The controller is a machine. Completely unable to do any interpretation. It converts a mV into a PO2 depending on your calibration. Calibration is not a correction, it is a setting that determines the correctness of your controllers "interpretation" (please tolerate my sarcasm

). The difference between 0.21(air) and 1.0 (O2 @ 1 AtA) is a factor of about 4.8. Your O2 (@1 ATA) mV setting needs to be 4.8x that of your air mV in order for your controller to "interpret" correctly.
Quote:
<<<<In practise, if you calibrate your PO2=1 point at the correct mV reading, and then you in water test to 1.6 @6m with oxygen, you have certainty in both your calibration, and in cell health.>>>>>
only as long as you are accurate with cal gas and depth measurement!
That is true, but it (the correct depth and purity) is largely implied already if your mV at PO2 =1 jives, and you get 1.6 @6m with your cal gas.
Quote:
whats the difference in watching a po2 decay or a MV decay?
The main difference is that in the former, you do not know if you have a calibration issue, or a cell that is changing its nominal mV, or if it's a dying cell.
Quote:
<<<Contrary to your opinion on the matter, you can catch a faulty cell at least some of the time.

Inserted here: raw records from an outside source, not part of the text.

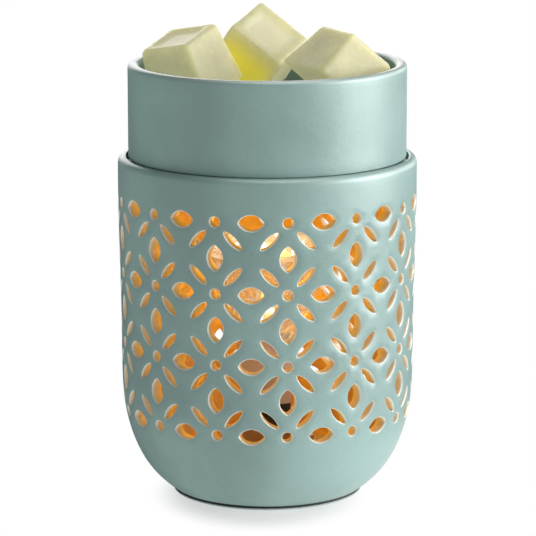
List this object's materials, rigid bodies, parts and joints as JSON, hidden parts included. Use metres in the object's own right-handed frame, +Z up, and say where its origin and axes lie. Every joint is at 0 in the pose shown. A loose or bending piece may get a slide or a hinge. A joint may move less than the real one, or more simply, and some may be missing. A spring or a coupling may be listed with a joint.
{
  "type": "wax warmer",
  "caption": "Home fragrance wax warmer: pierced round ceramic lamp shade, lift-off melt dish with three wax melts, and a twist-lock reflector bulb inside.",
  "frame": {"origin": "centre of the foot on the ground", "axes": "+Z up, -Y to the front"},
  "size_m": [0.108, 0.108, 0.1719],
  "materials": {
    "ceramic": "matt blue-green glaze",
    "wax": "translucent soft wax",
    "rubber": "matt black rubber",
    "black_plastic": "black moulded",
    "white_plastic": "white moulded",
    "steel": "plated steel",
    "brass": "plain brass",
    "white_ceramic": "unglazed white",
    "glass": "clear",
    "facet_glass": "faceted, coated",
    "filament": "glowing wire"
  },
  "bodies": {
    "base": {"shade": "ceramic", "foot_pad": "rubber", "base_plate": "black_plastic", "base_screws": "steel", "clamp_gasket": "rubber", "clamp_ring": "steel", "clamp_nuts": "steel", "lamp_bracket": "steel", "bracket_rivets": "steel", "lamp_holder": "black_plastic", "holder_cap": "black_plastic", "holder_screws": "steel", "holder_nuts": "steel", "contact_clips": "brass", "lead_wires": "white_plastic", "terminal_block": "white_plastic", "terminal_screws": "brass", "cord_grommet": "rubber"},
    "dish": {"dish": "ceramic"},
    "wax_left": {"wax_melt_left": "wax"},
    "wax_middle": {"wax_melt_middle": "wax"},
    "wax_right": {"wax_melt_right": "wax"},
    "bulb": {"bulb_base": "white_ceramic", "bulb_pins": "brass", "bulb_reflector": "facet_glass", "bulb_front_glass": "glass", "bulb_capsule": "glass", "bulb_filament": "filament"}
  },
  "joints": [
    {"name": "dish_lift", "type": "slide", "parent": "base", "child": "dish", "axis": [0, 0, 1], "range_m": [0, 0.09]},
    {"name": "wax_left_lift", "type": "slide", "parent": "dish", "child": "wax_left", "axis": [0, 0, 1], "range_m": [0, 0.045]},
    {"name": "wax_middle_lift", "type": "slide", "parent": "dish", "child": "wax_middle", "axis": [0, 0, 1], "range_m": [0, 0.045]},
    {"name": "wax_right_lift", "type": "slide", "parent": "dish", "child": "wax_right", "axis": [0, 0, 1], "range_m": [0, 0.045]},
    {"name": "bulb_twist", "type": "hinge", "parent": "base", "child": "bulb", "pos_m": [0, 0, 0.043], "axis": [0, 0, 1], "range_deg": [0, 20]}
  ]
}
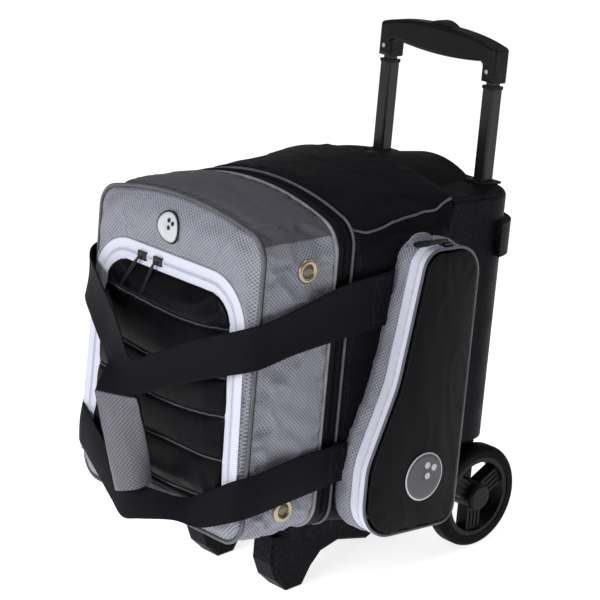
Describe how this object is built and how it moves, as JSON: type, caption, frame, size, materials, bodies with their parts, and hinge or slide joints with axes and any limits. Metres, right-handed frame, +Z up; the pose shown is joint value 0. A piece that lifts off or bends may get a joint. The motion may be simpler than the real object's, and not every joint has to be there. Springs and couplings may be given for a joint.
{
  "type": "bowling ball bag",
  "caption": "Rolling bag for a bowling ball, with a fold-down shoe compartment, a zipped side pocket, webbing carry handles and a telescopic pull handle.",
  "frame": {"origin": "on the floor, at the middle of the standing bag's box in X and Y", "axes": "+Z up, +X to the bag's right side with the side pocket, +Y to the back where the wheels and handle are; the bag stands leaned back 6.5 degrees on its skids and wheels"},
  "size_m": [0.341, 0.5156, 0.6184],
  "materials": {
    "nylon_black": "satin woven nylon",
    "ripstop_grey": "coated ripstop, slight sheen",
    "vinyl_black": "glossy coated vinyl",
    "piping_grey": "satin piping",
    "zip_white": "woven zipper tape and nylon coil",
    "zip_black": "woven zipper tape and nylon coil",
    "webbing_black": "twill webbing",
    "lining": "plain woven lining over board",
    "shell_plastic": "fine grained",
    "handle_plastic": "satin moulded",
    "board": "matte",
    "foam": "matte closed-cell foam",
    "steel": "zinc plated",
    "aluminium_tube": "mill finish",
    "tube_black": "black anodised, semi-gloss",
    "wheel_plastic": "satin moulded",
    "tyre_rubber": "matte",
    "eyelet_metal": "antique nickel",
    "slider_metal": "black enamel",
    "pull_cord": "twisted cord"
  },
  "bodies": {
    "bag_body": {"body_top_panel": "nylon_black", "body_floor_panel": "nylon_black", "body_side_panel_right": "nylon_black", "body_side_panel_left": "nylon_black", "back_shell": "shell_plastic", "back_bumper": "shell_plastic", "back_liner": "lining", "base_tray": "shell_plastic", "base_board": "board", "ball_cup": "foam", "body_zip_tape": "zip_black", "body_piping": "piping_grey", "axle": "steel", "axle_brackets": "steel", "handle_sockets": "handle_plastic", "outer_tubes": "aluminium_tube", "tube_clamps": "handle_plastic", "skid_foot_right": "shell_plastic", "skid_foot_left": "shell_plastic", "pocket_gusset": "ripstop_grey", "pocket_zip_tape_wall": "zip_white", "upper_strap_tabs": "webbing_black", "lower_strap_tabs": "webbing_black"},
    "lid": {"lid_shell": "ripstop_grey", "lid_front_frame": "ripstop_grey", "lid_back_panel": "lining", "lid_zip_tape": "zip_black", "lid_front_piping": "piping_grey", "lid_rear_piping": "piping_grey", "flap_zip_tape_lid": "zip_white", "vent_eyelets": "eyelet_metal"},
    "shoe_flap_panel": {"shoe_flap": "vinyl_black", "flap_zip_tape_flap": "zip_white"},
    "pocket_door": {"pocket_cover": "vinyl_black", "pocket_piping": "piping_grey", "pocket_zip_tape_cover": "zip_white"},
    "mid_stage": {"mid_tubes": "tube_black", "mid_collars": "handle_plastic"},
    "grip_stage": {"inner_tubes": "tube_black", "grip": "handle_plastic", "grip_screws": "steel"},
    "button": {"release_button": "handle_plastic"},
    "wheel_right": {"wheel_hub_right": "wheel_plastic", "tyre_right": "tyre_rubber", "hub_cap_right": "wheel_plastic"},
    "wheel_left": {"wheel_hub_left": "wheel_plastic", "tyre_left": "tyre_rubber", "hub_cap_left": "wheel_plastic"},
    "upper_handle": {"upper_strap": "webbing_black"},
    "lower_handle": {"lower_strap": "webbing_black"},
    "handle_cuff": {"handle_wrap": "ripstop_grey"},
    "slider_left": {"shoe_slider_left": "slider_metal"},
    "slider_right": {"shoe_slider_right": "slider_metal"},
    "pull_left": {"shoe_pull_left": "pull_cord"},
    "pull_right": {"shoe_pull_right": "pull_cord"},
    "slider_pocket": {"pocket_slider": "slider_metal"},
    "pull_pocket": {"pocket_pull": "pull_cord"},
    "slider_main": {"main_slider": "slider_metal"},
    "pull_main": {"main_pull": "pull_cord"}
  },
  "joints": [
    {"name": "lid_open", "type": "hinge", "parent": "bag_body", "child": "lid", "pos_m": [-0.0195, -0.08253, 0.10095], "axis": [1, 0, 0], "range_deg": [0, 50], "deforming": ["upper_strap", "lower_strap", "handle_wrap"]},
    {"name": "shoe_flap_open", "type": "hinge", "parent": "lid", "child": "shoe_flap_panel", "pos_m": [-0.0195, -0.21276, 0.15051], "axis": [1, 0, 0], "range_deg": [0, 115]},
    {"name": "pocket_open", "type": "hinge", "parent": "bag_body", "child": "pocket_door", "pos_m": [0.1685, 0.10179, 0.2435], "axis": [0, 0.1132, 0.9936], "range_deg": [0, 90]},
    {"name": "handle_lower_stage", "type": "slide", "parent": "bag_body", "child": "mid_stage", "axis": [0, 0.1132, 0.9936], "range_m": [-0.112, 0.12]},
    {"name": "handle_upper_stage", "type": "slide", "parent": "mid_stage", "child": "grip_stage", "axis": [0, 0.1132, 0.9936], "range_m": [0, 0.27]},
    {"name": "button_press", "type": "slide", "parent": "grip_stage", "child": "button", "axis": [0, 0.1132, 0.9936], "range_m": [-0.004, 0], "stiffness_N_per_m": 600},
    {"name": "wheel_right_spin", "type": "hinge", "parent": "bag_body", "child": "wheel_right", "pos_m": [0.1055, 0.17992, 0.0635], "axis": [1, 0, 0], "continuous": true},
    {"name": "wheel_left_spin", "type": "hinge", "parent": "bag_body", "child": "wheel_left", "pos_m": [-0.1445, 0.17992, 0.0635], "axis": [1, 0, 0], "continuous": true},
    {"name": "upper_handle_lift", "type": "hinge", "parent": "bag_body", "child": "upper_handle", "pos_m": [-0.0195, -0.00467, 0.3603], "axis": [-1, 0, 0], "range_deg": [0, 105]},
    {"name": "lower_handle_lift", "type": "hinge", "parent": "bag_body", "child": "lower_handle", "pos_m": [-0.0195, -0.06149, 0.17958], "axis": [-1, 0, 0], "range_deg": [0, 22]},
    {"name": "cuff_swing", "type": "hinge", "parent": "upper_handle", "child": "handle_cuff", "pos_m": [-0.0355, -0.24327, 0.27577], "axis": [-1, 0, 0], "range_deg": [0, 90]},
    {"name": "shoe_slider_left_run", "type": "slide", "parent": "lid", "child": "slider_left", "axis": [-1, 0, 0], "range_m": [0, 0.012]},
    {"name": "shoe_slider_right_run", "type": "slide", "parent": "lid", "child": "slider_right", "axis": [1, 0, 0], "range_m": [0, 0.085]},
    {"name": "shoe_pull_left_swing", "type": "hinge", "parent": "slider_left", "child": "pull_left", "pos_m": [-0.0665, -0.18544, 0.40707], "axis": [-1, 0, 0], "range_deg": [0, 120]},
    {"name": "shoe_pull_right_swing", "type": "hinge", "parent": "slider_right", "child": "pull_right", "pos_m": [-0.0385, -0.18544, 0.40707], "axis": [-1, 0, 0], "range_deg": [0, 120]},
    {"name": "pocket_slider_run", "type": "slide", "parent": "bag_body", "child": "slider_pocket", "axis": [0, -0.9936, 0.1132], "range_m": [0, 0.012]},
    {"name": "pocket_pull_swing", "type": "hinge", "parent": "slider_pocket", "child": "pull_pocket", "pos_m": [0.159, 0.07654, 0.42291], "axis": [-1, 0, 0], "range_deg": [0, 100]},
    {"name": "main_slider_run", "type": "slide", "parent": "bag_body", "child": "slider_main", "axis": [0, 0.1132, 0.9936], "range_m": [-0.02, 0.04]},
    {"name": "main_pull_swing", "type": "hinge", "parent": "slider_main", "child": "pull_main", "pos_m": [-0.1667, -0.06345, 0.26837], "axis": [0, 0.9936, -0.1132], "range_deg": [0, 100]}
  ]
}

This is quite easy with handset mV readings.>>>
if you have a test chamber, yes but still the po2 readout or MV readout from a raw data will decay the same
It is best to have a cell checker (test chamber), and yes PO2 and mV readouts will respond equally, it is just that the former is more ambiguous because healthy cells do need periodic re-calibration. When mV readings start to behave excessively non-linear (by this I mean to consistently not reach its theoretical value, something like erectile disfunction), this is a good indication to suspect your cell.
Quote:
dont agree, with a 2 point cal you are correcting the error at two points (maybe) introducing an error that wasnt there due to inacurate cal gas/depth sensor/ atmos pressure. There are some that say calibrating in air is better than calibrating in (O2 or both) due to the fact that an air sample is more consistantly reliable than an o2 sample (at least in our operational field) and most cells stay linear beyween 0.21 and 1.00bar anyway. A current limited cell will still calibrate within its range but unless you can calibrate higher than your setpoint how do you know where the current limit is if its outside your one or two cal points?
For reasons thoroughly articulated in the above-mentioned essay, air-cals are the worst possible types of cals.
Granted your argument about the higher risk of making errors in a 2-point cal.
Oxygen cals are ok because then (at least) you can observe how the cell drops back to air. If the value starts staying above 0.21, this is an indication of cell erectile disfunction

(for reasons detailed in above attachment). A correct 2-point cal however will result in a PO2 readout that is slightly less in error than a O2 single point cal. (again detailed in above essay).
I have observed current limited cells that don't/can't reach 1.5 or so, start not reaching their respective ideal PO2=1 mV by some 2-3 mV. The non-linearity starts to show already at PO2=1.
The above works at least some of the time, and is thus worthwhile if you have the convenience of handset mV's.